● JOB
Copy out precisely the lines beginning at the line that contains "for piece, make" and ending at the line that contains "nodes[node].hide_render = nodes[node].hide_viewport", including both.
§
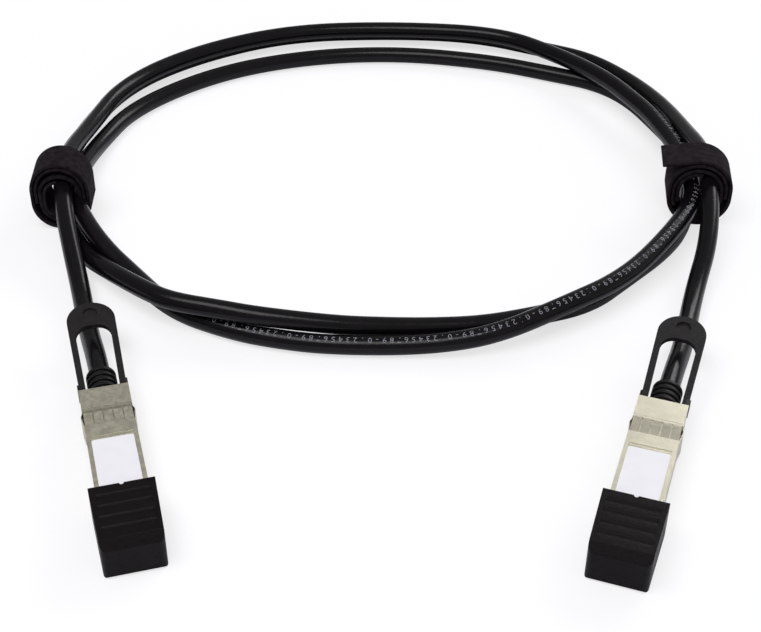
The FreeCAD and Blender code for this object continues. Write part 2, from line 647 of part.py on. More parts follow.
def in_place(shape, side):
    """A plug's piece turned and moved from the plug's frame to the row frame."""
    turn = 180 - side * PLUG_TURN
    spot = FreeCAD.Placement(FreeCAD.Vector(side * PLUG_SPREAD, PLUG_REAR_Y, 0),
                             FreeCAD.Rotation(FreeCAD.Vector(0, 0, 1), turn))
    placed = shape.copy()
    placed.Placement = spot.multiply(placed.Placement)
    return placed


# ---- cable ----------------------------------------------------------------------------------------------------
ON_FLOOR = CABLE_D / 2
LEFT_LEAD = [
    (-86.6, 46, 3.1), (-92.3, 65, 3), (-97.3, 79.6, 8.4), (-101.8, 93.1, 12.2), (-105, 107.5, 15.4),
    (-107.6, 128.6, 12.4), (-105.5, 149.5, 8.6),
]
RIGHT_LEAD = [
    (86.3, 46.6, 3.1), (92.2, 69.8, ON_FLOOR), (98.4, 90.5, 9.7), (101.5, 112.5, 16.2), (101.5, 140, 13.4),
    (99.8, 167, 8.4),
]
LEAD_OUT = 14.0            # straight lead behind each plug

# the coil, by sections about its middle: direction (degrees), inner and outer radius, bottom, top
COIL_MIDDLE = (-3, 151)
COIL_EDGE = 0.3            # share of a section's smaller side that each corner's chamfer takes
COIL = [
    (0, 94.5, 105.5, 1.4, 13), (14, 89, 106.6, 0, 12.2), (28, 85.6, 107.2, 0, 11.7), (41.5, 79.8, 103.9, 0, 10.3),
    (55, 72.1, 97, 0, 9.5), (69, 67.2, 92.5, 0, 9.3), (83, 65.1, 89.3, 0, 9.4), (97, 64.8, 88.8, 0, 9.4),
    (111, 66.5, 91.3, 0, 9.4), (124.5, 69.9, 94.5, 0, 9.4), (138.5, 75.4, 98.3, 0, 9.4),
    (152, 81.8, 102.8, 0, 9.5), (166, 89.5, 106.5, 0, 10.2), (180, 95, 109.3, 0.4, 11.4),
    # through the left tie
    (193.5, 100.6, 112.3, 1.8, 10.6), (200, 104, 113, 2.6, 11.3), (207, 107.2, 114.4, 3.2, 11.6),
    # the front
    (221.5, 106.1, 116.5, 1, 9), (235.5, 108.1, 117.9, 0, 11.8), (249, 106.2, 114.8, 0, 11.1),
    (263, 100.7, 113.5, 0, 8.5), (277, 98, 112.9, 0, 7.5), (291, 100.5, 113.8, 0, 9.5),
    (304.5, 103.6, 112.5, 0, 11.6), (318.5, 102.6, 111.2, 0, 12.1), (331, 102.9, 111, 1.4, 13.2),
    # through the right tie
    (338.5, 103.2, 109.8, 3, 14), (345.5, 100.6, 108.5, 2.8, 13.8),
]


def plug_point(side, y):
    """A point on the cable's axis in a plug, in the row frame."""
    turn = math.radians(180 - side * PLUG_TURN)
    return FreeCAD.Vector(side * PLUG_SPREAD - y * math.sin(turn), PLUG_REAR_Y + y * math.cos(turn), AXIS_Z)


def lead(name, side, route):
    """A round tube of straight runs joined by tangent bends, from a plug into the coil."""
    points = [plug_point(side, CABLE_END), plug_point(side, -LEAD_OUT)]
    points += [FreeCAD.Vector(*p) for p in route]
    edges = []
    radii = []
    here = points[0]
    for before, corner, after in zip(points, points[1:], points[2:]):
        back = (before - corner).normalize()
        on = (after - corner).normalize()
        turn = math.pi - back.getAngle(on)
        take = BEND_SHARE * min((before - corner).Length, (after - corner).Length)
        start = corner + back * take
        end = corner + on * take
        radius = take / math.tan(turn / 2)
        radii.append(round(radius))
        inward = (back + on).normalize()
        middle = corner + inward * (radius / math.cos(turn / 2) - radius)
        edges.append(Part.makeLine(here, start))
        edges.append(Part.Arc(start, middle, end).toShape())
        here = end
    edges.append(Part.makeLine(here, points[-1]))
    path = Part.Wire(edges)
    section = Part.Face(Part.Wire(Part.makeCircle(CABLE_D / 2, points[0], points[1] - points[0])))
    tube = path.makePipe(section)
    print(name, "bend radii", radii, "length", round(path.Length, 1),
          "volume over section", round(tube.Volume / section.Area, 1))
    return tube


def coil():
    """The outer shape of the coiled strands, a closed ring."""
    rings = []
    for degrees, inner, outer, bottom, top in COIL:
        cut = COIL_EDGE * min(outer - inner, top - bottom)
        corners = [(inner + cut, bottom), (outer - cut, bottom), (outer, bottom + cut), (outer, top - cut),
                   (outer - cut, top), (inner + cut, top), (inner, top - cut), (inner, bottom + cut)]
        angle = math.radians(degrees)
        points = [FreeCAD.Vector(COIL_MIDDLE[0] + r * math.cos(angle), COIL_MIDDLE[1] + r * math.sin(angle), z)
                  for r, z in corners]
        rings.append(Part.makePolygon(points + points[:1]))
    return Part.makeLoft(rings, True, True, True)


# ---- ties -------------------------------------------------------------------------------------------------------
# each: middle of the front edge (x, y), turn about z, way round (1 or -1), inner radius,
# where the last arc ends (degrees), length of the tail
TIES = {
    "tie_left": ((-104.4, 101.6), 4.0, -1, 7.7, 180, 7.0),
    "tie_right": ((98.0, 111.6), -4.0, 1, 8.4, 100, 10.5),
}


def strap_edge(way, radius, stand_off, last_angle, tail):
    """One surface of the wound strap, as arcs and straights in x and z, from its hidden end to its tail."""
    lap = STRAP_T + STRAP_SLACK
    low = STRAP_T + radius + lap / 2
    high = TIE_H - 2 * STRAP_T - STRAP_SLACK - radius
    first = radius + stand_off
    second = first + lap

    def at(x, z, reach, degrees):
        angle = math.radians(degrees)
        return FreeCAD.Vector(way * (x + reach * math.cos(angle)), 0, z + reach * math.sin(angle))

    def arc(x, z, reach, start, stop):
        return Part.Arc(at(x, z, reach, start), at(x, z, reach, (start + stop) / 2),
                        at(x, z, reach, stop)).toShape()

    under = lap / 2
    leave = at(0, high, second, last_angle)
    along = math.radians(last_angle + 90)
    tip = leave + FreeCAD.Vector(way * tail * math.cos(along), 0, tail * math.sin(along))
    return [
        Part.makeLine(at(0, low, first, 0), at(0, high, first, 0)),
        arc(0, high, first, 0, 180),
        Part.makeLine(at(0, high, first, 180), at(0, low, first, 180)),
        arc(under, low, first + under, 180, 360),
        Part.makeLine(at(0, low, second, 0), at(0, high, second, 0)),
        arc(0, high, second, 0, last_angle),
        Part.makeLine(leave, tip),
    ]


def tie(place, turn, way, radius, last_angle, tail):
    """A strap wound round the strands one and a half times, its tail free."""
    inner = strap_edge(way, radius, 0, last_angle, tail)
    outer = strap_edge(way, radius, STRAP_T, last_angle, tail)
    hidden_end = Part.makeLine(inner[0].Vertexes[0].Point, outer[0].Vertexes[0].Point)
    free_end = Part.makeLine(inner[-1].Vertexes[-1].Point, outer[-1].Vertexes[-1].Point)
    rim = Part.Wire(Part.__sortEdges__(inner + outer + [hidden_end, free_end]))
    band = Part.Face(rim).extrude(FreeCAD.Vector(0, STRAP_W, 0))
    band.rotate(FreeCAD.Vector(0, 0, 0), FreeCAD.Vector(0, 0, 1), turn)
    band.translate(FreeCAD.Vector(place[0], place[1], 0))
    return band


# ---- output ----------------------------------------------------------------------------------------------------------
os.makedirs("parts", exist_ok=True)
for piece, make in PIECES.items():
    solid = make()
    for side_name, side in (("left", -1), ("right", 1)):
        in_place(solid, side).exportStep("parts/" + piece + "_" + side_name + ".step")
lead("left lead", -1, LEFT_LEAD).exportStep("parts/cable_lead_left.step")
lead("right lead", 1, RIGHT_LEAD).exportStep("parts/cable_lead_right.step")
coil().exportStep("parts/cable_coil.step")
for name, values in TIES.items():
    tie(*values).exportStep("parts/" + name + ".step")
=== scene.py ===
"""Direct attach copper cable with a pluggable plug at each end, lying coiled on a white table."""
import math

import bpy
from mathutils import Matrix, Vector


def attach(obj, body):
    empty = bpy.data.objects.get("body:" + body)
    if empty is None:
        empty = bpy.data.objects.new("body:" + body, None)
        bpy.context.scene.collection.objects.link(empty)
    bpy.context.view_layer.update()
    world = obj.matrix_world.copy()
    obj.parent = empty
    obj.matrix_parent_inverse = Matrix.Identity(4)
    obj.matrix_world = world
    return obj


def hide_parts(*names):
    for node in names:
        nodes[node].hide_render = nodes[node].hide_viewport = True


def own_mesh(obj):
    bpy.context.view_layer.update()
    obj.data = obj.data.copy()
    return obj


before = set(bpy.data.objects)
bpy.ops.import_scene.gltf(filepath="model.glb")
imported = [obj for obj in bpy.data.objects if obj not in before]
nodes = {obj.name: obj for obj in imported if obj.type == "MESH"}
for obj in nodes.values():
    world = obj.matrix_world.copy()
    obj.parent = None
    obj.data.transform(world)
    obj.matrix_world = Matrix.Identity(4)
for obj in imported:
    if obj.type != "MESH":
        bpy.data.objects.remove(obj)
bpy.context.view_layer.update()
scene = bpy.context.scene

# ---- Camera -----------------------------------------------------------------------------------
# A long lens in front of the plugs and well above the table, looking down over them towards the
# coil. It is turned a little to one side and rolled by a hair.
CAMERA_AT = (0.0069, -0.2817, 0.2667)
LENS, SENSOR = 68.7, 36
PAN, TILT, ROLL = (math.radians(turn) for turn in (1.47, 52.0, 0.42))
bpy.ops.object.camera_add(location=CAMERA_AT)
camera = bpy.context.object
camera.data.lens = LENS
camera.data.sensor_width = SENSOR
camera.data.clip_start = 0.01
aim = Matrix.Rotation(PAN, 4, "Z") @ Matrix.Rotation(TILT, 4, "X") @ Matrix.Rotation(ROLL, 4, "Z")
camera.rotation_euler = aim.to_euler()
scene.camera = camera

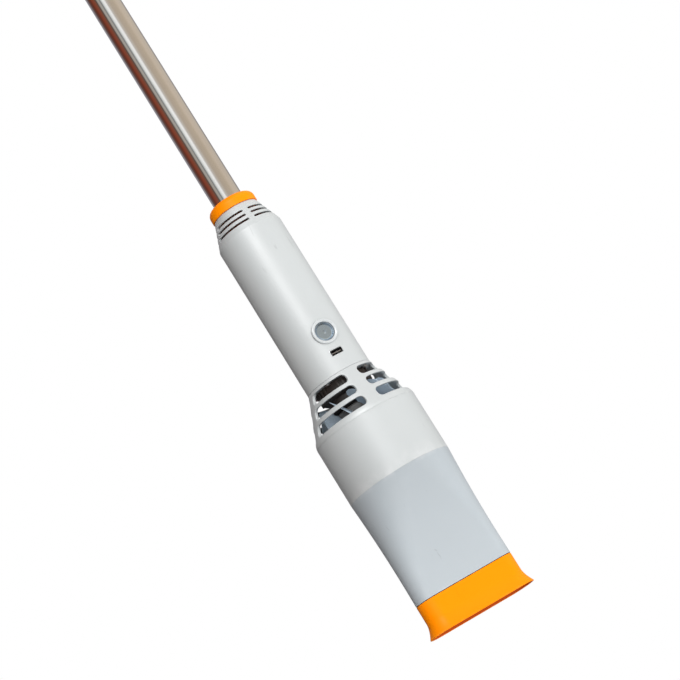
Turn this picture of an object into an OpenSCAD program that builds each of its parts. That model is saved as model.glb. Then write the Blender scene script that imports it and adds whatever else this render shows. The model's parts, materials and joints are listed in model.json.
§
● SOLUTION TO THIS PROBLEM
for piece, make in PIECES.items():
    solid = make()
    for side_name, side in (("left", -1), ("right", 1)):
        in_place(solid, side).exportStep("parts/" + piece + "_" + side_name + ".step")
lead("left lead", -1, LEFT_LEAD).exportStep("parts/cable_lead_left.step")
lead("right lead", 1, RIGHT_LEAD).exportStep("parts/cable_lead_right.step")
coil().exportStep("parts/cable_coil.step")
for name, values in TIES.items():
    tie(*values).exportStep("parts/" + name + ".step")
=== scene.py ===
"""Direct attach copper cable with a pluggable plug at each end, lying coiled on a white table."""
import math

import bpy
from mathutils import Matrix, Vector


def attach(obj, body):
    empty = bpy.data.objects.get("body:" + body)
    if empty is None:
        empty = bpy.data.objects.new("body:" + body, None)
        bpy.context.scene.collection.objects.link(empty)
    bpy.context.view_layer.update()
    world = obj.matrix_world.copy()
    obj.parent = empty
    obj.matrix_parent_inverse = Matrix.Identity(4)
    obj.matrix_world = world
    return obj


def hide_parts(*names):
    for node in names:
        nodes[node].hide_render = nodes[node].hide_viewport = True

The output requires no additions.